CAD and scene scripts ::

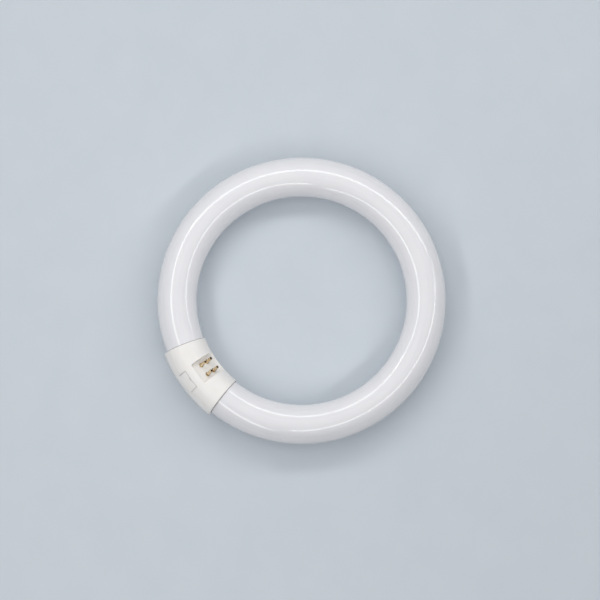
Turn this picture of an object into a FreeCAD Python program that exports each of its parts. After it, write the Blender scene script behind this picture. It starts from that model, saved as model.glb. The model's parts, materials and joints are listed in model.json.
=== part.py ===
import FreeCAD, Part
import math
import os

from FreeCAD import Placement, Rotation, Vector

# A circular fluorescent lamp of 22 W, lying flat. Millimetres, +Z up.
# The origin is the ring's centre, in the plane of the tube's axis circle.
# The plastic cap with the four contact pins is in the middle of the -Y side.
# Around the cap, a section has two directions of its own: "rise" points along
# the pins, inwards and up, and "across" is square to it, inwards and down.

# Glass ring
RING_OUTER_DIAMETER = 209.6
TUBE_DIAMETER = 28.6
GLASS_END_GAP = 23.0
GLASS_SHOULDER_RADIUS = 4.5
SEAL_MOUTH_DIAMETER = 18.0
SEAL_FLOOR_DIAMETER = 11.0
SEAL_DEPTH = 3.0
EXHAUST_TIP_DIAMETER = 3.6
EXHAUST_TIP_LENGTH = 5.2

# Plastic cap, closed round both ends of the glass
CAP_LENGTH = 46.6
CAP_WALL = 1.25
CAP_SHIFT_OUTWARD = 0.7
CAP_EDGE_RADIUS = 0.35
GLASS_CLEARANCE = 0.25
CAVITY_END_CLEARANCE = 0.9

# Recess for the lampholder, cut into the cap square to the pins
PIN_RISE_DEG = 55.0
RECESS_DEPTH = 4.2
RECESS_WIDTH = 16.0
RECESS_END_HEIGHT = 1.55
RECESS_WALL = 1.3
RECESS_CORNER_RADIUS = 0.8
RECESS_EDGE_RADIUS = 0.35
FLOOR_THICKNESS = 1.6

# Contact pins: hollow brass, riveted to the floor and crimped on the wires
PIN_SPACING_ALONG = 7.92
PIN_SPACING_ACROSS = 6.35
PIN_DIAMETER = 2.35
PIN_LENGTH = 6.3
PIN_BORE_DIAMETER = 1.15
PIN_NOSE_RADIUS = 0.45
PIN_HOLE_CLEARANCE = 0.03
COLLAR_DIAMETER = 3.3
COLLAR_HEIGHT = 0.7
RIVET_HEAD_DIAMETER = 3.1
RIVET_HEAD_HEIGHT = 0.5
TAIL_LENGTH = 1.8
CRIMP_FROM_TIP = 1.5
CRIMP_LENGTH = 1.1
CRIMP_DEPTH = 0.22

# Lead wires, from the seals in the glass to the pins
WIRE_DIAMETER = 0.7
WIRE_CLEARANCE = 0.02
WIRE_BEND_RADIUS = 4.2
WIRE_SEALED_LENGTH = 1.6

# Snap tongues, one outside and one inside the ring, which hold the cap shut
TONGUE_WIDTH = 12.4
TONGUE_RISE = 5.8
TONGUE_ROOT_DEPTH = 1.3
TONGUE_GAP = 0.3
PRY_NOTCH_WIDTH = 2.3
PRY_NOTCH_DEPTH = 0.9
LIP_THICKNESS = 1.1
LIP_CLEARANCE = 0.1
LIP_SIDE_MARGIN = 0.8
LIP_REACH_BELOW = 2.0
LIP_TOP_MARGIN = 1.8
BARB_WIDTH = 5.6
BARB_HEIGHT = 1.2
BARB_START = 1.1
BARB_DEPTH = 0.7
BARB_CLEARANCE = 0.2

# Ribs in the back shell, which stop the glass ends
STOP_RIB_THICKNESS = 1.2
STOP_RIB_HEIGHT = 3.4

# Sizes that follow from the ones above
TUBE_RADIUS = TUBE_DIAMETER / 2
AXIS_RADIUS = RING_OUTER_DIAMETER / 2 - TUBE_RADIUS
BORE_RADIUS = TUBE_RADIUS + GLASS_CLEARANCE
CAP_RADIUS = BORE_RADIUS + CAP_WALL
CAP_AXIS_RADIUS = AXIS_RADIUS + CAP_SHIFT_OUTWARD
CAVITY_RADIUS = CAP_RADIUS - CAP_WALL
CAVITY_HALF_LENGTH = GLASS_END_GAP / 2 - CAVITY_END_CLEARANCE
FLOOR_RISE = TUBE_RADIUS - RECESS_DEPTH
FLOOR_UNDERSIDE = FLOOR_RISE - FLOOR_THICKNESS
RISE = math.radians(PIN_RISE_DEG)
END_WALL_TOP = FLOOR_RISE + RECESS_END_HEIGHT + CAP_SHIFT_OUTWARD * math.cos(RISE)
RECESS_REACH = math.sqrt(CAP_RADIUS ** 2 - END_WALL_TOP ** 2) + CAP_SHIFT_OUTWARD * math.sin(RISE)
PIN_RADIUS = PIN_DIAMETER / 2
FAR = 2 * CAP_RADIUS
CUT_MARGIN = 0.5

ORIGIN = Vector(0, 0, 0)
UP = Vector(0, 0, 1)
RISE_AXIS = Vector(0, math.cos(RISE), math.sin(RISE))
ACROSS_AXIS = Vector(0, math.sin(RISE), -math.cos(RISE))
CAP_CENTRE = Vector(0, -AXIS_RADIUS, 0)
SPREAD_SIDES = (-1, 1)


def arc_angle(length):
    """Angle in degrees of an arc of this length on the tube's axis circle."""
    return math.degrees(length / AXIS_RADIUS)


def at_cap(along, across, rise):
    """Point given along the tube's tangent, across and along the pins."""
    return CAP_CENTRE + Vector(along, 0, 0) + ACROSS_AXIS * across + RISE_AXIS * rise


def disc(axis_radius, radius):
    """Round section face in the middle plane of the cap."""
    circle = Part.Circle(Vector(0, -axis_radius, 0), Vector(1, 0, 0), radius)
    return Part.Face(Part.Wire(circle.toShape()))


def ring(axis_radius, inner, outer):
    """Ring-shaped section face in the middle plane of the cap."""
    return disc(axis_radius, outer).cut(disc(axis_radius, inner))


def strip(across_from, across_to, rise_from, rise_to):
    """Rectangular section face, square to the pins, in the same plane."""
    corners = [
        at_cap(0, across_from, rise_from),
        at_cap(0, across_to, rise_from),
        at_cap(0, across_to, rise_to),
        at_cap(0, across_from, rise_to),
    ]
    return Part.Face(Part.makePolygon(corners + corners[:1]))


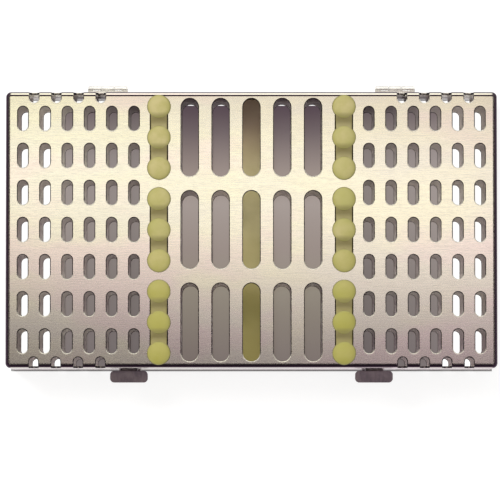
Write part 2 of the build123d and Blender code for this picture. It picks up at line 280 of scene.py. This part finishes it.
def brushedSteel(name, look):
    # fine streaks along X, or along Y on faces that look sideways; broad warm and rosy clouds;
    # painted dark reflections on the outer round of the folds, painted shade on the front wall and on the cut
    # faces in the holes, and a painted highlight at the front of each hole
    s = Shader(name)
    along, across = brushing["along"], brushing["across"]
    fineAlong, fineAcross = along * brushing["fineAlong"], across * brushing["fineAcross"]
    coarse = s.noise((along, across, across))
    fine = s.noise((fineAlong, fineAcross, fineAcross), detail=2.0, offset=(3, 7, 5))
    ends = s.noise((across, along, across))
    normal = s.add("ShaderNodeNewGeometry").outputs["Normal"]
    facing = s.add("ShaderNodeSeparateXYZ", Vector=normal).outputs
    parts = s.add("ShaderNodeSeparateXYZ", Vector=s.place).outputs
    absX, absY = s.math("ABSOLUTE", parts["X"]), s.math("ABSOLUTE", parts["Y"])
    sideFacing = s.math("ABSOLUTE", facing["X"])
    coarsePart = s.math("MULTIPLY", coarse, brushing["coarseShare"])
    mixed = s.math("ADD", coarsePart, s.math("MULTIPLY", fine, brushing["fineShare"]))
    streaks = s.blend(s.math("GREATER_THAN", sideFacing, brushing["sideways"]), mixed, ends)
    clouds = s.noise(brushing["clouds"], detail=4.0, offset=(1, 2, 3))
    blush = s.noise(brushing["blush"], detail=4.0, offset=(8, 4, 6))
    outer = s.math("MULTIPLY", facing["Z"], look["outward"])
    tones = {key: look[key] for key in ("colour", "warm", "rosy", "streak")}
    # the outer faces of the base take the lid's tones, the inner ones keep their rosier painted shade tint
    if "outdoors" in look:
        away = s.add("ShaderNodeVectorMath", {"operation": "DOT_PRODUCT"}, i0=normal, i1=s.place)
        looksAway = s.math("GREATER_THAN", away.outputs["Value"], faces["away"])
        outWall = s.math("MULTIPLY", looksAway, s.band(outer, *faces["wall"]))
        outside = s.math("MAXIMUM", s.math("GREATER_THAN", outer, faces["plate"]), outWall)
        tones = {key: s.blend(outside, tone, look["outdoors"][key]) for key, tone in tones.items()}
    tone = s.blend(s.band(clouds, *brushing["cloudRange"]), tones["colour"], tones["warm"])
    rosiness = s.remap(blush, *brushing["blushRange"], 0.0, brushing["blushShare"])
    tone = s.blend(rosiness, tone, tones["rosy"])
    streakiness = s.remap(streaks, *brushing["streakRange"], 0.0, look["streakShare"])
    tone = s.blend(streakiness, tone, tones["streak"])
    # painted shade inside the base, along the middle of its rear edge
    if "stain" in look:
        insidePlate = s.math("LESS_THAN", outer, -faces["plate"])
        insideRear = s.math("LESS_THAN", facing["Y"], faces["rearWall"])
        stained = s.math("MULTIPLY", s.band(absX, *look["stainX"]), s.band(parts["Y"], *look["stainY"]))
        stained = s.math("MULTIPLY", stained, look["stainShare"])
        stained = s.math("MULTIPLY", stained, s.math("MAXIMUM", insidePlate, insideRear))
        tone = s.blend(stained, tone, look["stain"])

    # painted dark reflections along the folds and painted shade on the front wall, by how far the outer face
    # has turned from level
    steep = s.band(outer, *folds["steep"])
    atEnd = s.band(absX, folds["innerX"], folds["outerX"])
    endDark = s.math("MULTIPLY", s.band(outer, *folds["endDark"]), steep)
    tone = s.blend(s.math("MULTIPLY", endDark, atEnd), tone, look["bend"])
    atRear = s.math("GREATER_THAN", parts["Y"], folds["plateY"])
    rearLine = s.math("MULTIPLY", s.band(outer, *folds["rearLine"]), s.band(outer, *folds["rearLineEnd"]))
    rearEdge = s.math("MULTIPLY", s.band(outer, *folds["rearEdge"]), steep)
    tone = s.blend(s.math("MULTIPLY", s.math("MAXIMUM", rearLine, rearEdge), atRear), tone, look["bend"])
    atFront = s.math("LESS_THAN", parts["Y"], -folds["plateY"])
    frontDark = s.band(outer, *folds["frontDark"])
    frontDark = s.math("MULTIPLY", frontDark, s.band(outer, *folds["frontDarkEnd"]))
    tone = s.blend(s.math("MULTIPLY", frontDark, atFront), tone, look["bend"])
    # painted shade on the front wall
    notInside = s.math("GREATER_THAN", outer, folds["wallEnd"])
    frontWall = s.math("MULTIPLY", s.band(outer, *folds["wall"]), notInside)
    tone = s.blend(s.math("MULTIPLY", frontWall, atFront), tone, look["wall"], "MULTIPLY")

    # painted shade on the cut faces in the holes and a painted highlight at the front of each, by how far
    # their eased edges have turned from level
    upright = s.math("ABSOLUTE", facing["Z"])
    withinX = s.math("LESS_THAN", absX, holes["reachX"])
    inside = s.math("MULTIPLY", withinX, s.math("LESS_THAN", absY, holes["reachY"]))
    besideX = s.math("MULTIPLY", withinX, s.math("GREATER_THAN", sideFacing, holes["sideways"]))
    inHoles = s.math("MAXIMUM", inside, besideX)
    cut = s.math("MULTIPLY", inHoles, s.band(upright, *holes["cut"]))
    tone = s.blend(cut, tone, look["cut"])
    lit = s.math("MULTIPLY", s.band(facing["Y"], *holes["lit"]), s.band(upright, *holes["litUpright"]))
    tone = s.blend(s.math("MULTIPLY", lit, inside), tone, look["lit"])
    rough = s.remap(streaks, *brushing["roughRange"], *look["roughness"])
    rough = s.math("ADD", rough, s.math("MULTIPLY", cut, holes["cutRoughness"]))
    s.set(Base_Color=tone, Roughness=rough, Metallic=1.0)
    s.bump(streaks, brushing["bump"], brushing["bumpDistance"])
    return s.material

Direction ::
From the opening line of the data above through the line that contains "CAVITY_END_CLEARANCE = 0.9", please print each line as it stands and only those lines.

Solved exercise ::
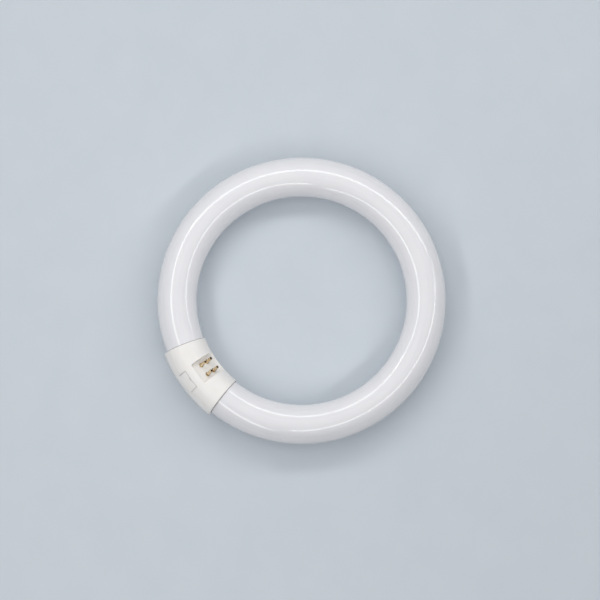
Turn this picture of an object into a FreeCAD Python program that exports each of its parts. After it, write the Blender scene script behind this picture. It starts from that model, saved as model.glb. The model's parts, materials and joints are listed in model.json.
=== part.py ===
import FreeCAD, Part
import math
import os

from FreeCAD import Placement, Rotation, Vector

# A circular fluorescent lamp of 22 W, lying flat. Millimetres, +Z up.
# The origin is the ring's centre, in the plane of the tube's axis circle.
# The plastic cap with the four contact pins is in the middle of the -Y side.
# Around the cap, a section has two directions of its own: "rise" points along
# the pins, inwards and up, and "across" is square to it, inwards and down.

# Glass ring
RING_OUTER_DIAMETER = 209.6
TUBE_DIAMETER = 28.6
GLASS_END_GAP = 23.0
GLASS_SHOULDER_RADIUS = 4.5
SEAL_MOUTH_DIAMETER = 18.0
SEAL_FLOOR_DIAMETER = 11.0
SEAL_DEPTH = 3.0
EXHAUST_TIP_DIAMETER = 3.6
EXHAUST_TIP_LENGTH = 5.2

# Plastic cap, closed round both ends of the glass
CAP_LENGTH = 46.6
CAP_WALL = 1.25
CAP_SHIFT_OUTWARD = 0.7
CAP_EDGE_RADIUS = 0.35
GLASS_CLEARANCE = 0.25
CAVITY_END_CLEARANCE = 0.9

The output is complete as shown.